The Tribunal allowed the appellant's appeal by granting full deduction under section 80-IB(10) for the entire project, modifying the CIT(A)'s order. The revenue's appeals were dismissed. The Tribunal held that each residential unit, as per the approved building plan and less than 1,000 sq.ft., should be considered independently. The legislative amendment restricting multiple sales to family members was prospective and did not apply to the relevant assessment years.
Issues Involved: 1. Deduction under section 80-IB(10) on a proportionate basis. 2. Interest levied under section 234B. 3. Reopening of assessment.
Detailed Analysis:
1. Deduction under Section 80-IB(10) on a Proportionate Basis: The primary issue revolves around the eligibility of the appellant for deduction under section 80-IB(10) of the Income-tax Act, 1961. The appellant claimed deductions of Rs. 6,54,82,573 for the assessment year 2003-04 and Rs. 1,91,72,008 for the assessment year 2004-05, which were initially allowed. However, a subsequent survey revealed that some residential units exceeded the 1,000 sq.ft. limit by selling two separate agreements to the same family members. The Assessing Officer (AO) disallowed the deduction on these grounds, but the CIT(A) allowed a proportionate deduction based on the eligible units.
The CIT(A) held that the appellant is entitled to a proportionate deduction on the qualifying units that met the conditions of section 80-IB(10). The CIT(A) relied on various ITAT and High Court decisions, notably the Mumbai ITAT in the case of Saroj Sales Organisation and the Kolkata ITAT in the case of Bengal Ambuja Housing Development Ltd., which allowed proportionate deductions for qualifying units.
Upon appeal, the Tribunal found that the AO's approach of treating adjacent flats sold to family members as a single unit was incorrect.

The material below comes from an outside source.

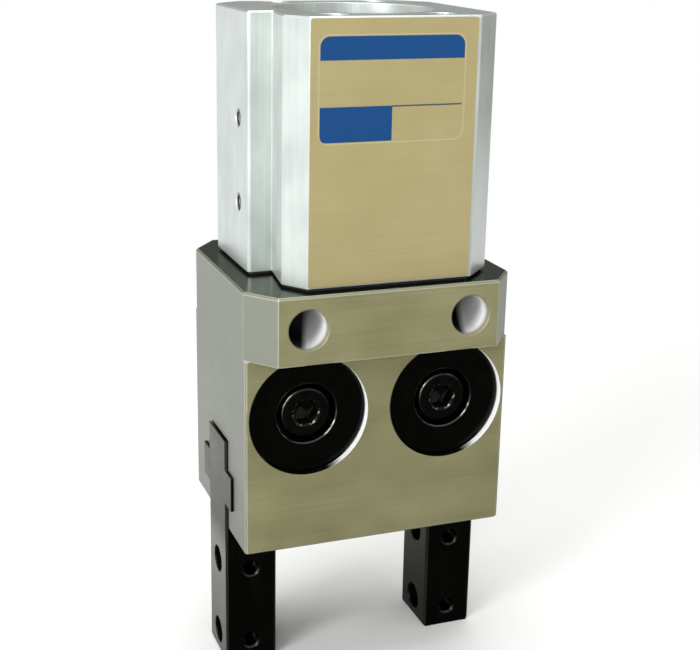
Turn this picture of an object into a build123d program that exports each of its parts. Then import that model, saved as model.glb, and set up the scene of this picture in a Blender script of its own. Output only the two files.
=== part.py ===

The Tribunal noted that each flat, as per the approved building plan, was less than 1,000 sq.ft. and should be treated as an independent residential unit. The Tribunal emphasized that the legislative amendment restricting the sale of multiple units to family members was prospective, effective from 1-4-2010, and did not apply to the assessment years in question. Therefore, the Tribunal allowed the appellant's claim for deduction under section 80-IB(10) for the entire project, modifying the CIT(A)'s order to grant full relief to the appellant.
2. Interest Levied under Section 234B: The appellant contended that the CIT(A) should have deleted the interest levied under section 234B or, alternatively, should have limited the interest to the period between the original assessment and reassessment. The Tribunal did not provide a detailed discussion on this issue, implying that the primary focus was on the deduction under section 80-IB(10). Consequently, the Tribunal's decision to allow the deduction in full would inherently affect the computation of interest under section 234B.
3. Reopening of Assessment: The appellant also raised grievances against the reopening of the assessment. However, the Tribunal noted the absence of specific arguments supporting this grievance. As a result, the Tribunal treated these grievances as abandoned and dismissed them.
Conclusion: The Tribunal allowed the appellant's appeals by granting full deduction under section 80-IB(10) for the entire project, thereby modifying the CIT(A)'s order. The revenue's appeals were dismissed as infructuous. The Tribunal's decision was based on the interpretation that each residential unit, as approved by the local authorities and less than 1,000 sq.ft., should be considered independently, and the legislative amendment restricting multiple sales to family members was prospective and not applicable to the assessment years in question.